Sorry, I should have reviewed it before hitting publish.

He figured out what average mass the clouds needed to completely account for missing mass, and called it M (actually with a bar over the top but I can't do that easily in html). Then in the equations describing galactic gravitation he wrote c*M. "c" is the scale factor here. He doesn't know the real mass of the clouds, which I'll call "m". You can always find "c" so that m=cM (c=m/M). That's the scale factor here; instead of using "m" (the real-but-unknown mass) he uses "c*M" (an unknown fraction of his favorite guess for the mass).

We know the clouds aren't going to be more massive than M--by construction that would make the galaxy too massive. So c<=1. And they aren't empty, so c>0. But whether they mass fifteen thousand suns or a sand-box worth isn't obvious. It is legitimate to do such mathematical maneuvering if you're trying to illustrate some important connections. Unfortunately his important connection is purely hypothetical.

One of the profs reminded us that cold gas won't be ionized, and neutral atoms only absorb and radiate in particular characteristic wavelengths. Only much more complicated (dust-sized) particles can radiate in a spectrum when they're that cold.

Texan99 said...

OK, I think I understood that time! Let me check: The gas is radiating in a broad spectrum. Ionized gas might do that, but this stuff is too cold to be ionized.

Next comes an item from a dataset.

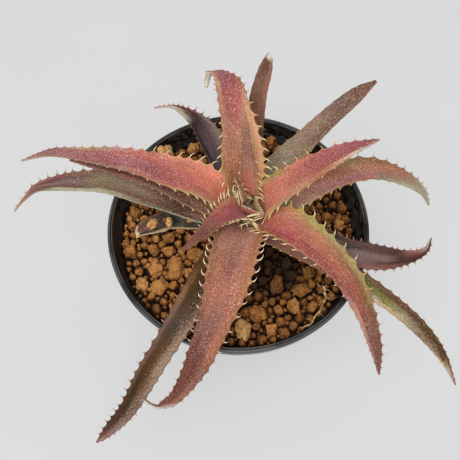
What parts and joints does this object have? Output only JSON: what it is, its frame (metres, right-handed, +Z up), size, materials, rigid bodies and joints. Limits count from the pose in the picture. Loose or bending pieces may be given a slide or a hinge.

Neutral gas that was uniformly one element would radiate a known spectrographic pattern, so this is a mix of elements, and that suggests particles made up of molecules with many elements, which suggests particles of a size that we'd call them "dust"?

james said...

They're getting a spectrum, so it isn't a mix of elements, but things larger than your average molecule. "Dust" is maybe a misnomer.